6. Mr Hoshi went on to argue that the proportionality decision of the Judge was rational. She had carried out a proper balancing exercise in which she had given a proper consideration of the public interest. The Judge had correctly mitigated the weight to be given to that public interest on the basis that there was medical evidence to say that the Appellant was not fit to fly.
7. I find no error of law in the decision of the Judge to allow the appeal on Article 8 ECHR grounds which I therefore do not set aside. The Judge had first decided that the Appellant did not qualify under the Immigration Rules for leave to remain as an adult dependant relative, and then also found that the Appellant did not meet the requirements of paragraph 276ADE of HC 395. However, those decisions in themselves did not preclude the Judge from considering the Appellant's Article 8 ECHR rights. At paragraph 40 of the Decision the Judge found that there were exceptional circumstances which he set out in that paragraph. She gave sufficient reasons for that decision which in my view cannot be described as irrational nor perverse.
8. The Judge then considered the Appellant's Article 8 ECHR rights. The Judge found that the Appellant had developed a private life in the UK since her arrival in May 2014 based upon her relationship with her children and grandchildren resident in the UK. The Judge then considered the interference which the Respondent's decision would cause to that private life. She carried out a proper balancing exercise and found the interference to be disproportionate. The Judge referred to the public interest at paragraph 41 of the Decision, but found that the Appellant's circumstances carried most weight. This was a decision fully explained by the Judge. It was not irrational nor perverse for the Judge to find that the Appellant's personal circumstances carried the most weight, particularly those relating to her health which resulted in the Appellant being incapable of looking after herself. I agree with the submission of Mr Hoshi that the Respondent's ground of application in this respect amounts to no more than a disagreement with the decision of the Judge.
9. For these reasons I find that the decision of the Judge to allow the appeal under Article 8 ECHR contained no error of law and therefore I do not set it aside. Having announced that decision at the hearing, both parties declined the opportunity of addressing me further in respect of the Appellant's application. I make a decision that there was no error of law in the decision of the Judge to dismiss the appeal under the Immigration Rules and on Article 3 ECHR grounds. I do not set those decisions aside.

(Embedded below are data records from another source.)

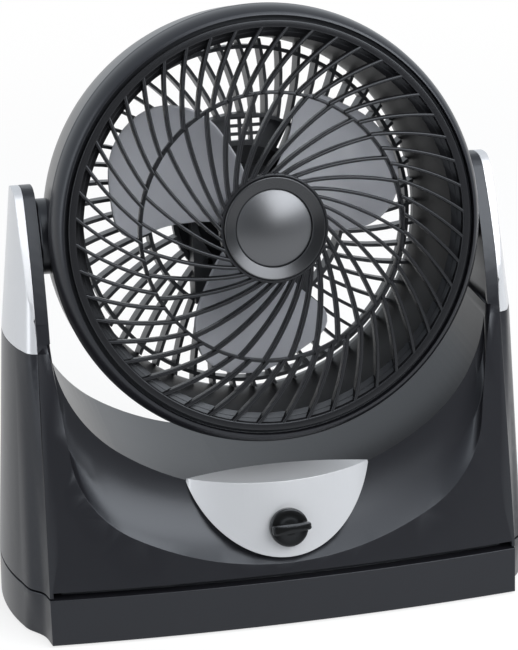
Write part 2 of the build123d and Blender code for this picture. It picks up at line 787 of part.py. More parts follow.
def tray_box(inset, front, rear):
    """Upright box round the motor between two depths, drawn in by an inset all round."""
    height = tray_top - tray_bottom - 2 * inset
    middle = (tray_top + tray_bottom) / 2
    return Pos(0, middle, -(front + rear) / 2) * Box(2 * (tray_half - inset), height, rear - front)


rear_holes = windows(rear_angle, rear_plate_radius, rear_mid_radius, rear_inner_ribs, rear_rib_width)
outer_start = 360 / rear_outer_ribs / 2
for low, high in (
    (rear_mid_radius + rear_ring_width, rear_ring_radius),
    (rear_ring_radius + rear_ring_width, rear_rim_inner),
):
    rear_holes += windows(rear_angle, low, high, rear_outer_ribs, rear_rib_width, outer_start)
rear_front = -rear_grille_depth
rear_grille = pierced(rear_rim_outer, rear_holes, rear_front - rear_rib_depth, -rear_rib_front)
rear_grille -= disc(rear_rim_outer + 1, rear_rib_front - 1, rear_grille_depth, rear_rib_limit)
rear_grille -= disc(rear_plate_radius, rear_rib_front - 1, rear_grille_depth)
rim_seat = drum_rear_depth - drum_wall - fit
rear_grille -= disc(rear_rim_outer + 1, rim_seat, rim_seat + 20, rear_rim_inner + 1.9)
rear_grille -= disc(rear_plate_radius - 1.5, rear_grille_depth + rear_plate_wall, 120)
vent_rear = rear_grille_depth + rear_plate_wall
vent_sector = disc(rear_mid_radius + 1, rear_grille_depth, vent_rear, rear_plate_radius - 1)
sector_space = disc(rear_mid_radius + 0.4, rear_rib_front - 1, rear_grille_depth + 0.5, rear_plate_radius - 0.4)
sector_cut = Polyline(
    (0, 0), polar(140, vent_start), polar(150, (vent_start + vent_end) / 2), polar(140, vent_end), close=True
)
sector_wedge = Pos(0, 0, -120) * extrude(make_face(sector_cut), 60, dir=(0, 0, 1))
rear_grille -= sector_space & sector_wedge
rear_grille += vent_sector & sector_wedge
for slot in vent_holes():
    rear_grille -= Pos(0, 0, -rear_grille_depth - 1.2) * slot
motor_screw_spots = [polar(motor_screw_circle, 45 + 90 * k) for k in range(motor_screw_count)]
tray = tray_box(0, tray_front, tray_rear) - tray_box(tray_wall, tray_front + tray_wall, tray_rear + 5)
tray -= disc(motor_flange_radius + 0.4, rear_grille_depth - 2.2, 110)
rear_grille += tray
rear_grille -= disc(motor_radius + 1.0, 60, rear_grille_depth - 1)
rear_grille -= disc(motor_radius + 0.3, 60, 110)
for x, y in motor_screw_spots:
    rear_grille -= Pos(x, y, -rear_grille_depth) * Cylinder(screw_radius + 0.15, 20)
    rear_grille -= Pos(x, y, 0) * disc(screw_head_radius + 0.6, tray_front - 1, tray_front + tray_wall + 1)


# ---------------------------------------------------------------- motor
shield_wall = motor_wall
flange_front = rear_grille_depth - fit - shield_wall
front_shield = turned_points(
    (shaft_radius + 3.5, motor_front),
    (motor_radius, motor_front),
    (motor_radius, flange_front),
    (motor_flange_radius, flange_front),
    (motor_flange_radius, flange_front + shield_wall),
    (motor_radius - shield_wall, flange_front + shield_wall),
    (motor_radius - shield_wall, motor_front + shield_wall),
    (bush_radius + 2.0, motor_front + shield_wall),
    (bush_radius + 2.0, motor_front + 4.4),
    (bush_radius + 0.1, motor_front + 4.4),
    (bush_radius + 0.1, motor_front + shield_wall),
    (shaft_radius + 3.5, motor_front + shield_wall),
)
rear_shield_front = rear_grille_depth + rear_plate_wall + fit
rear_shield = turned_points(
    (motor_radius - shield_wall, rear_shield_front),
    (motor_flange_radius, rear_shield_front),
    (motor_flange_radius, rear_shield_front + shield_wall),
    (motor_radius, rear_shield_front + shield_wall),
    (motor_radius, motor_rear),
    (bush_radius + 0.1, motor_rear),
    (bush_radius + 0.1, motor_rear - shield_wall),
    (motor_radius - shield_wall, motor_rear - shield_wall),
)
cover_front = rear_shield_front + shield_wall + fit
cover_profile = [
    Polyline(
        at_depth(0, cover_rear - cover_wall),
        at_depth(0, cover_rear),
        at_depth(cover_radius - 12, cover_rear - 0.8),
    ),
    ThreePointArc(
        at_depth(cover_radius - 12, cover_rear - 0.8),
        at_depth(cover_radius - 5.4, cover_rear - 3.6),
        at_depth(cover_radius - 2, cover_rear - 9.5),
    ),
    Polyline(
        at_depth(cover_radius - 2, cover_rear - 9.5),
        at_depth(cover_radius - 1, cover_front + 1.6),
        at_depth(cover_radius + 1.6, cover_front + 1.6),
        at_depth(cover_radius + 1.6, cover_front),
        at_depth(cover_radius - 1 - cover_wall, cover_front),
        at_depth(cover_radius - 2 - cover_wall, cover_rear - 9.5),
    ),
    ThreePointArc(
        at_depth(cover_radius - 2 - cover_wall, cover_rear - 9.5),
        at_depth(cover_radius - 6.8, cover_rear - 5.0),
        at_depth(cover_radius - 12.6, cover_rear - 0.8 - cover_wall),
    ),
    Line(at_depth(cover_radius - 12.6, cover_rear - 0.8 - cover_wall), at_depth(0, cover_rear - cover_wall)),
]
rear_cover = turned(cover_profile)
screw_holes = [Pos(x, y, -90) * Cylinder(screw_radius + 0.15, 60) for x, y in motor_screw_spots]
for hole in screw_holes:
    front_shield -= hole
    rear_shield -= hole
parts["motor_front_shield"] = in_head(front_shield)
parts["motor_rear_shield"] = in_head(rear_shield)
parts["motor_rear_cover"] = in_head(rear_cover)
motor_screw = screw(rear_shield_front + shield_wall - flange_front - 0.2, 2.8)
parts["motor_screws"] = in_head(Compound([
    Pos(x, y, 0.05 - flange_front) * motor_screw for x, y in motor_screw_spots
]))
stator = disc(stator_radius, stator_front, stator_rear, stator_bore)
for k in range(12):
    stator -= Rot(0, 0, 30 * k) * Pos(stator_bore + 4, 0, -80) * Box(5, 3.4, 60)
parts["stator_core"] = in_head(stator)
coil_ends = [
    disc(coil_radius, coil_front, stator_front - 0.05, coil_bore),
    disc(coil_radius, stator_rear + 0.05, coil_rear, coil_bore),
]
parts["stator_winding"] = in_head(Compound(coil_ends))
rotor_bore = shaft_radius + 0.02
parts["rotor_core"] = in_head(disc(rotor_radius, stator_front, stator_rear, rotor_bore))
parts["motor_shaft"] = in_head(disc(shaft_radius, shaft_front, shaft_rear))
bush_bore = shaft_radius + shaft_fit
parts["bush_front"] = in_head(
    disc(bush_radius, motor_front + shield_wall + 0.05, stator_front - 0.4, bush_bore)
)
parts["bush_rear"] = in_head(disc(bush_radius, motor_rear - shield_wall - 2.0, motor_rear + 2.4, bush_bore))


# ---------------------------------------------------------------- blade
def paddle_strip(u):
    """Thin curved section across a paddle, twisted by its distance u from the axis."""
    share = (u - 65) / 50
    slope = 0.15 * share - 0.2
    middle = -paddle_depth - 2.8 * share
    spots = [(-paddle_half, 0), (0, paddle_bow), (paddle_half, 0)]
    front = [(u, v, middle + slope * v - bow) for v, bow in spots]
    back = [(x, v, z - paddle_thickness) for x, v, z in front]
    return Wire([
        ThreePointArc(*front),
        Line(front[2], back[2]),
        ThreePointArc(*reversed(back)),
        Line(back[0], front[0]),
    ])


paddle_sheet = Solid.make_loft([paddle_strip(12), paddle_strip(116)], True)
paddle_corners = [
    (12, -14), (24.3, -26.8), (40.9, -36.8), (57.3, -44.6), (76.8, -45.8), (95.2, -36.8), (104.9, -19.1),
    (106.4, 0.0), (101.1, 17.4), (91.7, 32.9), (84.0, 43.5), (75.0, 48.6), (67.5, 47.6), (60.5, 41.6),
    (51.7, 32.3), (40.5, 23.9), (26.0, 15.5), (12, 11),
]
paddle_outline = make_face([Spline(*paddle_corners), Line(paddle_corners[-1], paddle_corners[0])])
paddle = paddle_sheet & (Pos(0, 0, -120) * extrude(paddle_outline, 130, dir=(0, 0, 1)))
hub_cup = disc(hub_cup_radius, hub_cup_front, hub_cup_rear)
hub_cup = fillet(hub_cup.edges().group_by(Axis.Z)[-1], 3)
hub_hollow = disc(hub_cup_radius - hub_cup_wall, hub_cup_front + 2, hub_cup_rear + 1)
hub_boss = disc(boss_radius, hub_cup_front + 1, hub_cup_rear)
blade = hub_cup
for k in range(paddle_count):
    blade += Rot(0, 0, first_paddle + 360 / paddle_count * k) * paddle
blade -= hub_hollow
blade += hub_boss
blade -= disc(shaft_radius + 0.02, 30, 80)
parts["fan_blade"] = in_head(blade)
nut_body = disc(7.0, shaft_front + 0.8, hub_cup_front - fit)
nut_body = fillet(nut_body.edges().group_by(Axis.Z)[-1], 1.0)
parts["blade_nut"] = in_head(nut_body - disc(shaft_radius + 0.02, 30, 44))


# ---------------------------------------------------------------- front grille hub, fixings, pivots
hub_ring_bore = hub_disc_radius + 0.15
hub_ring_foot = -hub_seat - 2.2
hub_ring = turned([
    Polyline(
        at_depth(hub_ring_bore, hub_ring_foot),
        at_depth(hub_ring_bore, -hub_front + 2.6),
        at_depth(hub_disc_radius + 1.6, -hub_front + 2.2),
    ),
    ThreePointArc(
        at_depth(hub_disc_radius + 1.6, -hub_front + 2.2),
        at_depth(hub_disc_radius + 5.0, -hub_front + 0.9),
        at_depth(hub_radius - 0.8, -hub_front),
    ),
    Polyline(
        at_depth(hub_radius - 0.8, -hub_front),
        at_depth(hub_radius, -hub_front + 0.8),
        at_depth(hub_radius, -hub_seat - fit),
        at_depth(hub_ring_bore, -hub_seat - fit),
        at_depth(hub_ring_bore, hub_ring_foot),
    ),
])
parts["hub_ring"] = in_head(hub_ring)
dome_edge = hub_front - 1.6
hub_dome = turned([
    Line(at_depth(0, -hub_seat - fit), at_depth(0, -hub_dome_front)),
    ThreePointArc(
        at_depth(0, -hub_dome_front),
        at_depth(hub_disc_radius * 0.6, -hub_dome_front + 0.9),
        at_depth(hub_disc_radius, -dome_edge),
    ),
    Polyline(
        at_depth(hub_disc_radius, -dome_edge),
        at_depth(hub_disc_radius, -hub_seat - fit),
        at_depth(0, -hub_seat - fit),
    ),
])
parts["hub_dome"] = in_head(hub_dome)

grille_screw_spots = [polar(grille_screw_circle, 45 + 90 * k) for k in range(4)]
for x, y in grille_screw_spots:
    hole = Pos(x, y, 0) * disc(small_screw_radius + screw_clearance, 1.6, 20)
    front_grille -= hole
    bezel -= hole
    duct -= hole
grille_screw = screw(duct_flange_depth - 2.4, small_head_radius, small_screw_radius, small_head)
parts["grille_screws"] = in_head(Compound([
    Pos(x, y, -duct_flange_depth - 0.05) * Rot(180, 0, 0) * grille_screw for x, y in grille_screw_spots
]))
parts["front_grille"] = in_head(front_grille)
parts["front_bezel"] = in_head(bezel)
parts["air_duct"] = in_head(duct)

rear_screw_spots = [polar(rear_screw_circle, 45 + 90 * k) for k in range(4)]
drum_holes = [Pos(x, y, 0) * disc(small_screw_radius + screw_clearance, 80, 100) for x, y in rear_screw_spots]
for hole in drum_holes:
    rear_grille -= hole
    drum -= hole
parts["rear_grille"] = in_head(rear_grille)
parts["head_drum"] = in_head(drum)
rear_screw = Rot(180, 0, 0) * screw(4.6, small_head_radius, small_screw_radius, small_head)
parts["rear_grille_screws"] = in_head(Compound([
    Pos(x, y, -drum_rear_depth - 0.05) * rear_screw for x, y in rear_screw_spots
]))

for side, name in ((1, "right"), (-1, "left")):
    flange_x = drum_mid_radius - drum_wall - 4.3
    pin_end = inner_half + wall + 9.5
    pin = bar_x(pin_radius, side * flange_x, side * pin_end)
    flange = bar_x(pin_head_radius, side * flange_x, side * (flange_x + pin_head))
    parts["pivot_pin_" + name] = pin + flange
    washer_x = inner_half + wall + 0.1 + bush_flange + pivot_gap
    washer = bar_x(pin_head_radius, side * washer_x, side * (washer_x + washer_wall))
    parts["friction_washer_" + name] = washer - bar_x(pin_radius + 0.05, side * 140, side * 170)
    nut_x = washer_x + washer_wall + pivot_gap
    nut_blank = bar_x(nut_radius, side * nut_x, side * (nut_x + nut_width))
    parts["pivot_nut_" + name] = nut_blank - bar_x(pin_radius + thread_fit, side * 140, side * 170)

for name, piece in parts.items():
    piece.label = name
    export_step(piece, "parts/" + name + ".step")
print(len(parts), "nodes written")
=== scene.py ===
# %% [markdown]
# # A tilting air circulator fan
# A glossy black U-shaped stand holds a round head on two side pivots. The head is a barrel with a
# swirled grille in front, three broad grey paddles inside and a second grille behind. The first
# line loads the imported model: every piece made below sits in that model's own place, in metres.

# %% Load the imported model
import json
from math import cos, pi, radians, sin
import bpy
import numpy as np
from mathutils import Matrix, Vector


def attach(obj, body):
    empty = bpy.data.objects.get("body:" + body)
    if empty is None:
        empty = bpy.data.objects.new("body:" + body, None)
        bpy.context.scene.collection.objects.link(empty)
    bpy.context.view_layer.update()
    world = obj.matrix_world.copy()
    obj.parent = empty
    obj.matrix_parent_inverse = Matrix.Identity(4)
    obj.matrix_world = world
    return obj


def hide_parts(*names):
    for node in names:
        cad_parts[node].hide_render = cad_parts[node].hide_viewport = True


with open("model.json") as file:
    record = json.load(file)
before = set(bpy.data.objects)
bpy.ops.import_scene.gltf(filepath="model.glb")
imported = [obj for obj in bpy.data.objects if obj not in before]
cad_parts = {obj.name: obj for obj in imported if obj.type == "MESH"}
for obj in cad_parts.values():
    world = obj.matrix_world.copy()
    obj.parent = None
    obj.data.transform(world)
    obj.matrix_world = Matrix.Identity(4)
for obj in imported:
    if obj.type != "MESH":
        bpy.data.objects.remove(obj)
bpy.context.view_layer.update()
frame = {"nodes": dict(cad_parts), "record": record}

# %% [markdown]
# ## The camera
# The photograph was taken from a little to the left and above. A long lens about 1.6 metres away
# gives the same weak perspective, so the near plinth corner stays only slightly larger than the top.

# %% Camera at the photograph's place
scene = bpy.context.scene
eye = Vector((-0.3804, -1.5189, 0.8058))
target = Vector((-0.02069, -0.0750, 0.21578))
camera_data = bpy.data.cameras.new("camera")
camera_data.lens = 138.5
camera_data.sensor_width = 36.0
camera_data.clip_end = 20.0
camera = bpy.data.objects.new("camera", camera_data)
camera.location = eye
camera.rotation_euler = (target - eye).to_track_quat("-Z", "Y").to_euler()
scene.collection.objects.link(camera)
scene.camera = camera
scene.view_settings.view_transform = "Standard"
print("camera distance", round((target - eye).length, 3))

# %% [markdown]
# ## Shader maths
# A finish is a recipe of nodes. It could be wired by hand in the node editor, but written as plain
# arithmetic it reads like a recipe: `Value` wraps a number socket, and adding or multiplying two of
# them adds the Math node that does it.

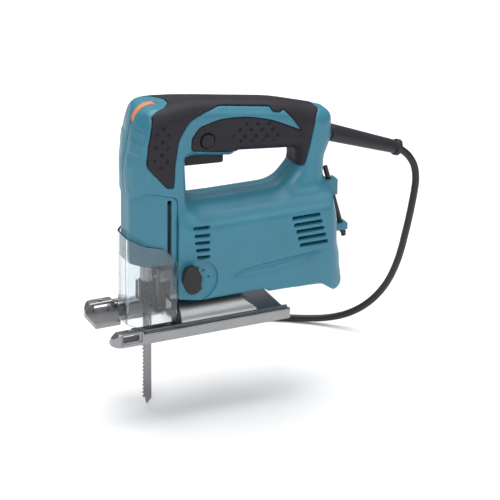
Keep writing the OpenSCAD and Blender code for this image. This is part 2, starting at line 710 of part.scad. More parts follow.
housing_left();
housing_right();
grip_left();
grip_right();
gear_housing();
front_cover();
dust_cover();
sole();
arch_cap();
bevel_clamp();
sole_bolt();
plunger();
plunger_bushes();
blade_holder();
holder_bolt();
blade();
roller_fork();
fork_pin();
roller();
roller_pin();
armature_shaft();
armature_core();
armature_windings();
commutator();
fan();
front_bearing();
rear_bearing();
field_core();
field_coils();
brush_holders();
carbon_brushes();
brush_springs();
crank_gear();
crank_pin();
gear_shaft();
switch_body();
trigger();
trigger_pin();
trigger_spring();
lock_button();
orbit_lever();
orbit_shaft();
speed_dial();
control_board();
wrench_clip();
hex_wrench();
housing_screws();
cord_guard();
cord_clamp();
clamp_screws();
cord();
cord_coil();
coil_tie();
plug_body();
plug_pins();
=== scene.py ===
"""Orbital jigsaw: the visual model, its materials, the studio and the camera.

The shapes are in millimetres, in the frame's own axes: X runs to the rear, Y to the right-hand side and
Z up, from the point where the blade's line meets the sole's underside.
"""

import json
import math

import bmesh
import bpy
import numpy as np
from mathutils import Matrix, Vector


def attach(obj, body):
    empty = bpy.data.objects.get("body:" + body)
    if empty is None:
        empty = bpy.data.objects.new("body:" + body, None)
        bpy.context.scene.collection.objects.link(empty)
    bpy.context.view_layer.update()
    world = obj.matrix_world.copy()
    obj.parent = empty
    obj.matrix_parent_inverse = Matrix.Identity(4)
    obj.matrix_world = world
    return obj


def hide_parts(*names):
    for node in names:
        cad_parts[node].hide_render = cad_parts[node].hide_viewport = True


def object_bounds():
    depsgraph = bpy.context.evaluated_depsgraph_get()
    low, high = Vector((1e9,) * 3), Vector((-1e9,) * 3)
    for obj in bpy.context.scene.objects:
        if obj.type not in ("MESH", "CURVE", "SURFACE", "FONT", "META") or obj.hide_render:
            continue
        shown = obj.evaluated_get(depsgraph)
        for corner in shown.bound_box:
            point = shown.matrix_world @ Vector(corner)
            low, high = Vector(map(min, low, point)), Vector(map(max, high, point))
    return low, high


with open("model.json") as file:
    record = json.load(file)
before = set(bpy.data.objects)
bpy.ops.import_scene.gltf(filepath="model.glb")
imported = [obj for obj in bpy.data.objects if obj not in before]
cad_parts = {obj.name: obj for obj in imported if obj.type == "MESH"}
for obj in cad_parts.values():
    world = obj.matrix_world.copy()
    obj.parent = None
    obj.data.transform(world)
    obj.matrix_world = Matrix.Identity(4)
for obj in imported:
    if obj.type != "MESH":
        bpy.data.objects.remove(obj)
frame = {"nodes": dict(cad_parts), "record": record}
cad_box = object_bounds()
MM = 0.001
NODES = frame["nodes"]
RECORD = frame["record"]
BODY_OF_NODE = {n: b for b, members in RECORD["behaviour"]["bodies"].items() for n in members}


# ---- camera ----
CAMERA_ANGLES = (24.99, 23.808, 0.89)
CAMERA_TARGET = Vector((0.0944, 0, 0.0508))
CAMERA_DISTANCE = 2.2
SENSOR_MM, LENS_MM = 36, 186.6


def make_camera():
    """A long lens ahead of the saw's left side. Its angles are an azimuth, an elevation and a roll."""
    azimuth, elevation, roll = (math.radians(a) for a in CAMERA_ANGLES)
    back = Vector((-math.sin(azimuth) * math.cos(elevation),
                   -math.cos(azimuth) * math.cos(elevation), math.sin(elevation)))
    right = Vector((math.cos(azimuth), -math.sin(azimuth), 0))
    up = back.cross(right)
    right, up = (right * math.cos(roll) + up * math.sin(roll),
                 up * math.cos(roll) - right * math.sin(roll))
    data = bpy.data.cameras.new("camera")
    data.sensor_width, data.lens = SENSOR_MM, LENS_MM
    data.clip_start, data.clip_end = 0.1, 50
    camera = bpy.data.objects.new("camera", data)
    bpy.context.scene.collection.objects.link(camera)
    turned = Matrix((right, up, back)).transposed().to_4x4()
    camera.matrix_world = Matrix.Translation(CAMERA_TARGET + back * CAMERA_DISTANCE) @ turned
    bpy.context.scene.camera = camera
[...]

In my view the Judge correctly applied the provisions of paragraph 276ADE(1)(vi) of HC 395, and did not err in law in finding that the Appellant's poor health did not meet the very high threshold given by the jurisprudence in Article 3 ECHR cases.

Notice of Decision

The making of the decisions of the First-tier Tribunal did not involve the making of an error on a point of law.

I do not set aside those decisions.

The appeals to the Upper Tribunal are dismissed.

Anonymity

The First-tier Tribunal did not make an order for anonymity. I was not asked to do so and indeed find no reason to do so.